Even if the debts could be viewed as mutual between Patapsco and Properties, it would be improper for the bankruptcy court to have ordered a reversal of the setoff. The Citizens Bank opinion makes clear that § 553 preserves the right of setoff in bankruptcy with limited exceptions. 516 U.S. at 18–19, 116 S.Ct. 286.See also Durham v. SMI Industries Corp., 882 F.2d 881, 883 (4th Cir.1989) (“Section 553 does not create a right of setoff or prescribe the means by which a setoff must be executed in order to be effective. It merely preserves any right of setoff accorded by state law, subject to certain limitations”). The section itself provides:

(a) Except as otherwise provided in this section and in sections 362 and 363 of this title, this title does not affect any right of a creditor to offset a mutual debt owing by such creditor to the debtor that arose before the commencement of the case under this title against a claim of such creditor against the debtor that arose before the commencement of the case, except to the extent that

(1) the claim of such creditor against the debtor is disallowed;

(2) such claim was transferred, by an entity other than the debtor, to such creditor

(A) after the commencement of the case; or

(B)(i) after 90 days before the date of the filing of the petition; and

(ii) while the debtor was insolvent (except for a setoff of a kind described in section 362(b)(6), 362(b)(7), 362(b)(17), 362(b)(27), 555, 556, 559, 560, or 561); or

(3) the debt owed to the debtor by such creditor was incurred by such creditor

(A) after 90 days before the date of the filing of the petition;

(B) while the debtor was insolvent; and

(C) for the purpose of obtaining a right of setoff against the debtor (except for a setoff of a kind described in section 362(b)(6), 362(b)(7), 362(b)(17), 362(b)(27), 555, 556, 559, 560, or 561).

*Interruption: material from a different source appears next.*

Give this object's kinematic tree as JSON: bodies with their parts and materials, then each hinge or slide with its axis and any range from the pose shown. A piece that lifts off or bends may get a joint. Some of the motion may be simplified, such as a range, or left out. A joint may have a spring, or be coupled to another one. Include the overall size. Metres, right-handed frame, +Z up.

(b)(1) Except with respect to a setoff of a kind described in section 362(b)(6), 362(b)(7), 362(b)(17), 362(b)(27), 555, 556, 559, 560, 561, 365(h), 546(h), or 365(i)(2) of this title, if a creditor offsets a mutual debt owing to the debtor against a claim against the debtor on or within 90 days before the date of the filing of the petition, then the trustee may recover from such creditor the amount so offset to the extent that any insufficiency on the date of such setoff is less than the insufficiency on the later of

(A) 90 days before the date of the filing of the petition; and

(B) the first date during the 90 days immediately preceding the date of the filing of the petition on which there is an insufficiency.

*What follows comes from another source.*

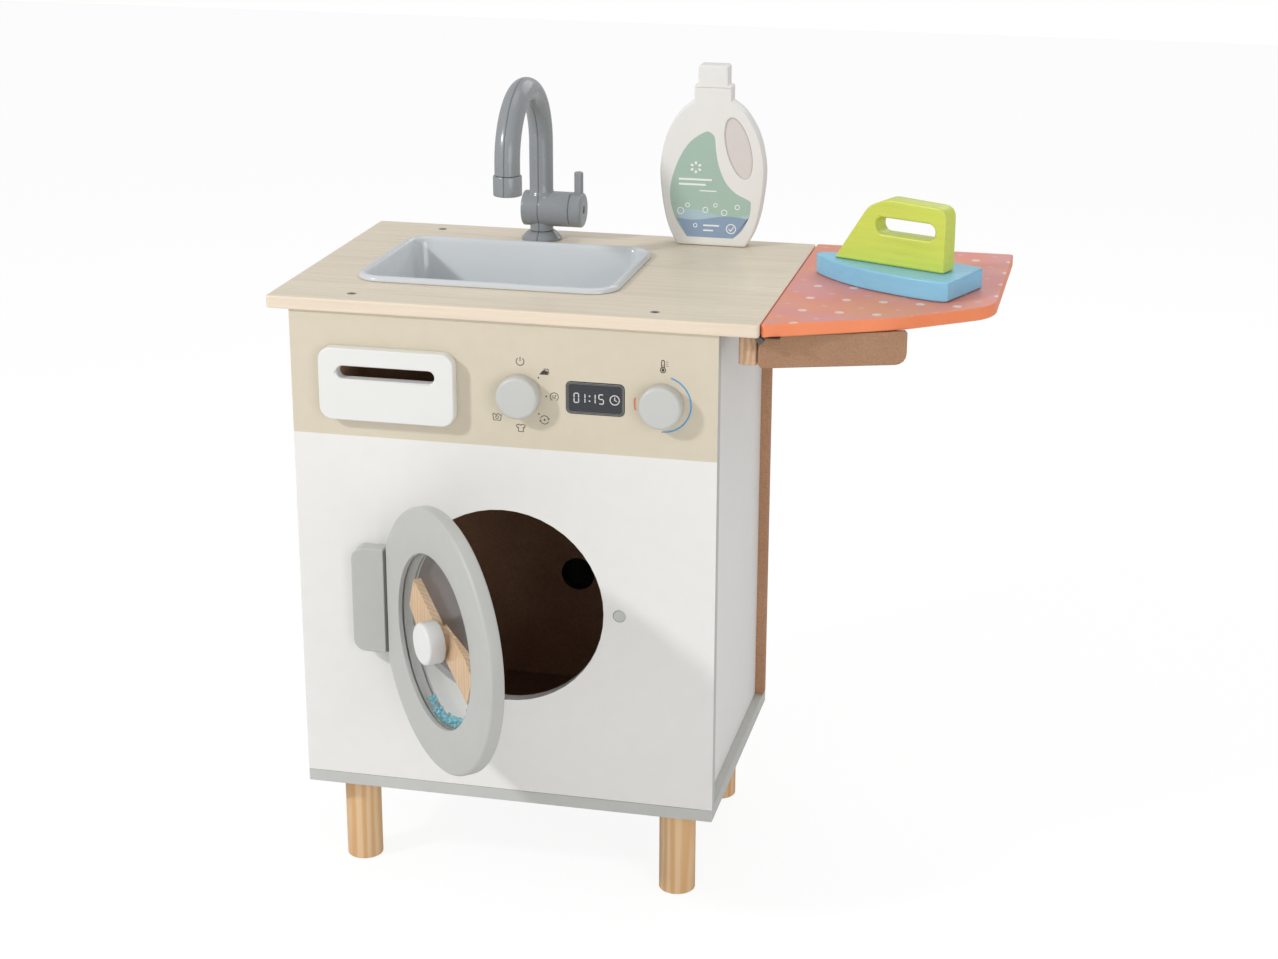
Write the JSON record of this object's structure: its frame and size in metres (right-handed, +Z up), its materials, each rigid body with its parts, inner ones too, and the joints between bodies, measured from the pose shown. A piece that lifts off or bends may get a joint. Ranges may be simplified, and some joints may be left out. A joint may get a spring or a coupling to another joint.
{
  "type": "toy washing machine",
  "caption": "Wooden play washing machine with a hinged drum door, dials, drawer, sink with swivelling tap, fold-out ironing board, toy iron and bottle.",
  "frame": {"origin": "the middle of the toy's footprint at floor level, with the drum door open and the ironing board out", "axes": "+X to the right seen from the front, +Y to the back, +Z up"},
  "size_m": [0.6514, 0.5126, 0.7571],
  "materials": {
    "worktop_laminate": "pale wood-grain laminate",
    "white_panel": "white painted fibreboard",
    "front_panel_paint": "fibreboard painted white, beige in its upper band",
    "base_grey": "grey painted fibreboard",
    "raw_fibreboard": "bare brown fibreboard",
    "pine": "bare sanded pine",
    "door_grey": "grey painted fibreboard",
    "drawer_white": "white painted fibreboard",
    "knob_grey": "grey painted turned wood",
    "knob_white": "white painted turned wood",
    "clear_window": "clear acrylic sheet",
    "hinge_steel": "dark plated steel",
    "screw_steel": "zinc plated steel",
    "display_black": "dark printed plate",
    "cap_black": "black moulded plastic",
    "sink_grey": "grey moulded plastic",
    "tap_grey": "dark grey moulded plastic",
    "board_orange": "orange painted edges, printed salmon top with dots",
    "iron_blue": "light blue painted wood",
    "iron_green": "lime green painted wood",
    "bottle_white": "white painted wood with a printed label",
    "turquoise_beads": "turquoise beads"
  },
  "bodies": {
    "cabinet": {"base_board": "base_grey", "front_panel": "front_panel_paint", "back_panel": "raw_fibreboard", "left_side_panel": "white_panel", "right_side_panel": "white_panel", "worktop": "worktop_laminate", "front_left_leg": "pine", "front_right_leg": "pine", "rear_left_leg": "pine", "rear_right_leg": "pine", "front_cleat": "pine", "rear_cleat": "pine", "worktop_screw_front_left": "screw_steel", "worktop_screw_front_right": "screw_steel", "worktop_screw_rear_left": "screw_steel", "worktop_screw_rear_right": "screw_steel", "door_hinge_block": "door_grey", "door_hinge_fixed_leaf": "hinge_steel", "catch_magnet": "screw_steel", "back_hole_cap": "cap_black", "board_batten": "pine", "display_plate": "display_black", "left_drawer_runner": "pine", "right_drawer_runner": "pine", "front_board_hinge_fixed_leaf": "hinge_steel", "rear_board_hinge_fixed_leaf": "hinge_steel", "bracket_hinge_fixed_leaf": "hinge_steel", "sink_basin": "sink_grey", "tap_flange": "tap_grey"},
    "door": {"door_ring": "door_grey", "door_hinge_moving_leaf": "hinge_steel", "front_pane": "clear_window", "drum_ring": "door_grey", "rear_pane": "clear_window", "door_back_ring": "door_grey", "bead_heap": "turquoise_beads", "door_catch_plate": "screw_steel"},
    "agitator": {"door_knob": "knob_white", "agitator_axle": "screw_steel", "agitator_paddle": "pine"},
    "program_knob": {"program_dial": "knob_grey", "program_dial_spindle": "screw_steel"},
    "temperature_knob": {"temperature_dial": "knob_grey", "temperature_dial_spindle": "screw_steel"},
    "drawer": {"drawer_front": "drawer_white", "drawer_tray": "raw_fibreboard"},
    "tap": {"tap_left_half": "tap_grey", "tap_right_half": "tap_grey", "tap_nozzle": "tap_grey", "tap_knob_screw": "screw_steel"},
    "tap_handle": {"tap_end_knob": "tap_grey", "tap_lever": "tap_grey"},
    "board": {"ironing_board": "board_orange", "front_board_hinge_moving_leaf": "hinge_steel", "rear_board_hinge_moving_leaf": "hinge_steel"},
    "bracket": {"support_bracket": "raw_fibreboard", "bracket_hinge_moving_leaf": "hinge_steel"},
    "iron": {"iron_base": "iron_blue", "iron_handle": "iron_green"},
    "bottle": {"detergent_bottle": "bottle_white"}
  },
  "joints": [
    {"name": "door_swing", "type": "hinge", "parent": "cabinet", "child": "door", "pos_m": [-0.21475, -0.08211, 0.2928], "axis": [0, 0, -1], "range_deg": [-48.8, 66]},
    {"name": "agitator_spin", "type": "hinge", "parent": "door", "child": "agitator", "pos_m": [-0.14255, -0.1655, 0.2928], "axis": [-0.7524, -0.6587, 0], "continuous": true},
    {"name": "program_dial_turn", "type": "hinge", "parent": "cabinet", "child": "program_knob", "pos_m": [-0.08635, -0.0667, 0.4995], "axis": [0, -1, 0], "continuous": true},
    {"name": "temperature_dial_turn", "type": "hinge", "parent": "cabinet", "child": "temperature_knob", "pos_m": [0.04495, -0.0667, 0.4995], "axis": [0, -1, 0], "continuous": true},
    {"name": "drawer_slide", "type": "slide", "parent": "cabinet", "child": "drawer", "axis": [0, -1, 0], "range_m": [0, 0.055]},
    {"name": "tap_swivel", "type": "hinge", "parent": "cabinet", "child": "tap", "pos_m": [-0.14155, 0.21429, 0.587], "axis": [0, 0, 1], "range_deg": [-60, 60]},
    {"name": "tap_handle_turn", "type": "hinge", "parent": "tap", "child": "tap_handle", "pos_m": [-0.104, 0.21429, 0.6092], "axis": [1, 0, 0], "range_deg": [-90, 90]},
    {"name": "board_tip", "type": "hinge", "parent": "cabinet", "child": "board", "pos_m": [0.1312, 0.0949, 0.563], "axis": [0, -1, 0], "range_deg": [0, 3]},
    {"name": "bracket_swing", "type": "hinge", "parent": "cabinet", "child": "bracket", "pos_m": [0.12745, -0.04821, 0.5507], "axis": [0, 0, 1], "range_deg": [0, 71]},
    {"name": "iron_lift", "type": "slide", "parent": "board", "child": "iron", "axis": [0, 0, 1], "range_m": [0, 0.06]},
    {"name": "bottle_lift", "type": "slide", "parent": "cabinet", "child": "bottle", "axis": [0, 0, 1], "range_m": [0, 0.06]}
  ]
}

(2) In this subsection, “insufficiency” means amount, if any, by which a claim against the debtor exceeds a mutual debt owing to the debtor by the holder of such claim.

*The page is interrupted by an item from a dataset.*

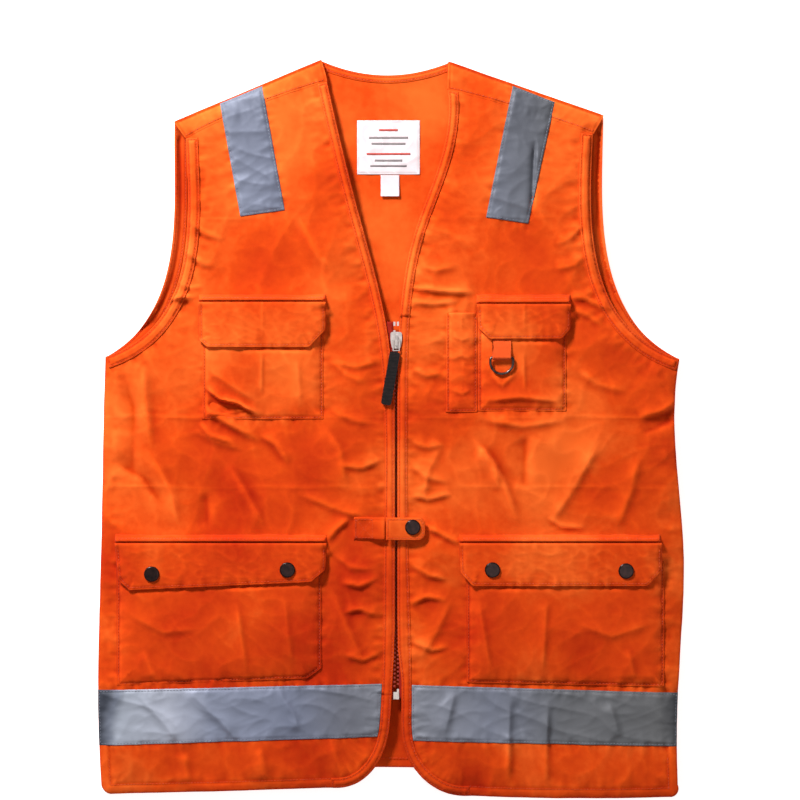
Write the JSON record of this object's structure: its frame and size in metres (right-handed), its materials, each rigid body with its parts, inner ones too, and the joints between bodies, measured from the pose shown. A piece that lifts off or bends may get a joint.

(c) For the purposes of this section, the debtor is presumed to have been insolvent on and during the 90 days immediately preceding the date of the filing of the petition.

Appellant does not argue that its situation falls within any of the exceptions set forth in § 553. Instead, Appellant contends two sections of the bankruptcy code, read together, implicitly create an additional exception to a creditor's right of setoff. Specifically, Appellant says §§ 1123(a)(5)(G) and 105(a) provide the necessary authority to reverse a prepetition setoff in order to confirm a reorganization plan because disallowance of the setoff interferes with Appellant's power to cure the loan default, a power that outweighs a creditor's right of setoff. (Appellant's Br. 9, 16.) This reading of the bankruptcy code is unsupported by the plain language of § 553 and contradicts the statement of the Senate when § 553 was enacted:

This section preserves, with some changes, the right of setoff in bankruptcy cases now found in section 68 of the Bankruptcy Act [section 108 of former title 11]. One exception to the right is the automatic stay, discussed in connection with proposed 11 U.S.C. § 362. Another is the right of the trustee to use property under section 363 that is subject to a right of setoff.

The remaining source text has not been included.